Lines that assign code ownership to users (email lines and per-file lines) can be annotated. Annotations have the format #{ANNOTATION_NAME} and can appear at the end of the line. E.g.:

  john.doe@example.com #{LAST_RESORT_SUGGESTION}
  per-file docs.config,*.md=richard.roe@example.com #{LAST_RESORT_SUGGESTION}


Annotations can be mixed with comments that can appear before and after annotations, E.g.:

  jane.roe@example.com # foo bar #{LAST_RESORT_SUGGESTION} baz


The following annotations are supported:

  • LAST_RESORT_SUGGESTION: Code owners with this annotation are omitted when suggesting code owners, except if dropping these code owners would make the suggestion result empty or if these code owners are already reviewers of the change. If code ownership is assigned to the same code owner through multiple relevant access grants in the same code owner config file or in other relevant code owner config files the code owner gets omitted from the suggestion if it has the LAST_RESORT_SUGGESTION set on any of the access grants.

Unknown annotations are silently ignored.

NOTE: If a line that assigns code ownership to multiple users has an annotation, this annotation applies to all these users.

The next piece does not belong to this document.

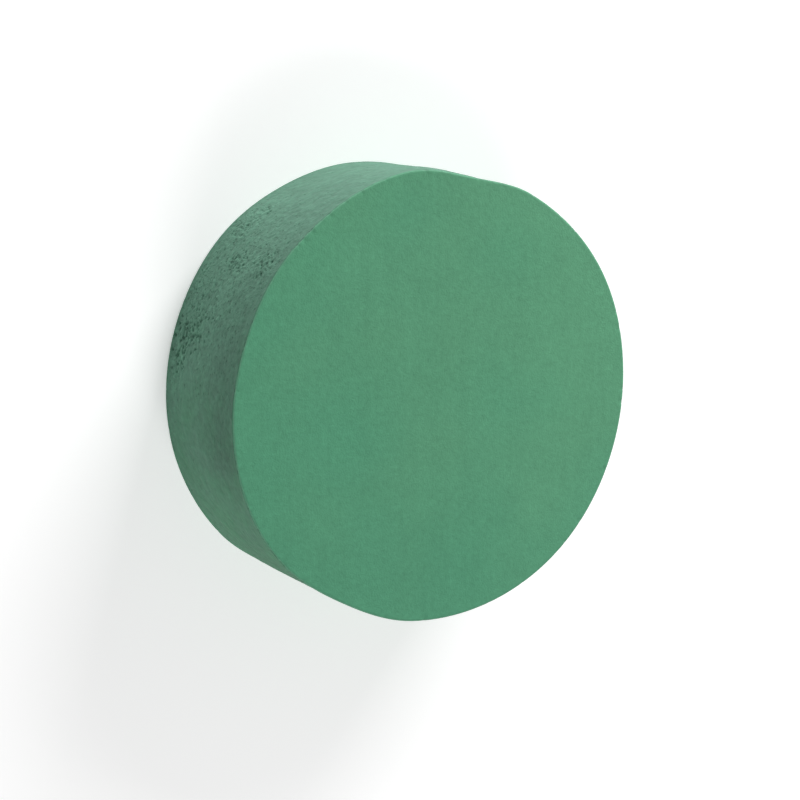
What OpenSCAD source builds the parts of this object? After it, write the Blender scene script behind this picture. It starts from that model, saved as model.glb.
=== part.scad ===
// Round wet floral foam: one disc of rigid open-cell foam, moulded round and sawn to thickness.
// Millimetres. The disc lies on one sawn face at z = 0, centred on the Z axis, with +Z up through it.

/* [Disc] */
// Diameter across the moulded rim
disc_d = 127; // [80:1:160]
// Thickness from one sawn face to the other
disc_t = 45; // [30:1:60]

/* [Corners] */
// Radius that handling wears onto the two crumbly corners
corner_r = 0.6; // [0.3:0.1:2]

/* [Colour] */
// Green of the dry foam
foam_colour = "#579171"; // ["#579171", "#4b6b5b", "#7daa96"]

/* [Hidden] */

disc_r = disc_d / 2;
rim_facets = 180;
corner_facets = 32;

// Half of the disc's section, in the XY plane: X is the radius and Y is the height.
module disc_section() {
    square([disc_r - corner_r, disc_t]);
    translate([0, corner_r])
        square([disc_r, disc_t - 2 * corner_r]);
    for (height = [corner_r, disc_t - corner_r])
        translate([disc_r - corner_r, height])
            circle(r = corner_r, $fn = corner_facets);
}

// The whole object: two flat sawn faces, a plain round rim between them, and eased corners.
module foam_disc() {
    color(foam_colour)
        rotate_extrude($fn = rim_facets)
            disc_section();
}

foam_disc();
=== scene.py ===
"""Round wet floral foam: one disc of rigid open-cell foam, moulded round and sawn to thickness.

Run as a script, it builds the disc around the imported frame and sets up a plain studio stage.
Metres throughout. The disc lies on one sawn face, with +Z up through it.
"""

import random
from math import atan2, cos, exp, hypot, pi, radians, sin, tau

import bpy
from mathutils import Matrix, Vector, kdtree, noise


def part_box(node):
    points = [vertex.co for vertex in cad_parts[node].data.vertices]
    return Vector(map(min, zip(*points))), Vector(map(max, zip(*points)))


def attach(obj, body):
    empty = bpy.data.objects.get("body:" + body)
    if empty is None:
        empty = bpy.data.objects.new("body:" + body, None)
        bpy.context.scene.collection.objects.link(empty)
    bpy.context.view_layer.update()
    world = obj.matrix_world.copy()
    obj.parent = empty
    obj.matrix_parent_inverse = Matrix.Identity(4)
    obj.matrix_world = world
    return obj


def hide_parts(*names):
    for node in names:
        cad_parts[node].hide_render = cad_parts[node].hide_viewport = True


bl_info = {
    "name": "Floral foam disc",
    "version": (1, 0, 0),
    "blender": (4, 5, 0),
    "location": "3D View > Sidebar > Foam",
    "description": "Builds a round wet floral foam disc and a plain studio stage",
    "category": "Object",
}

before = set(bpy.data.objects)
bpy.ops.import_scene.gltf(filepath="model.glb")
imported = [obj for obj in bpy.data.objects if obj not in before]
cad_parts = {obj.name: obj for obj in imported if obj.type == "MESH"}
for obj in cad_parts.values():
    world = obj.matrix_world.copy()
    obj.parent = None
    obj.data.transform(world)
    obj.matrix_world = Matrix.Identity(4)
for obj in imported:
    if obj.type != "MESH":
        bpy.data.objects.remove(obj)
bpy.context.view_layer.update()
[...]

E.g. if an annotation is set for the all users wildcard (aka *) it applies to all users.

NOTE: Only email lines and per-file lines that assign code ownership directly to users support annotations, for other lines (e.g. file lines, include lines and per-file lines that reference other OWNERS files via the file keyword) annotations are interpreted as comments and are silently ignored.

Comments

The ‘#’ character indicates the beginning of a comment. Arbitrary text may be added in comments.

Comments can appear at the end of any line or consume the whole line (a line starting with ‘#’, # <comment-test).

Comments are not interpreted by the code-owners plugin and are intended for human readers of the OWNERS files. However some projects/teams may have own tooling that uses comments to store additional information in OWNERS files.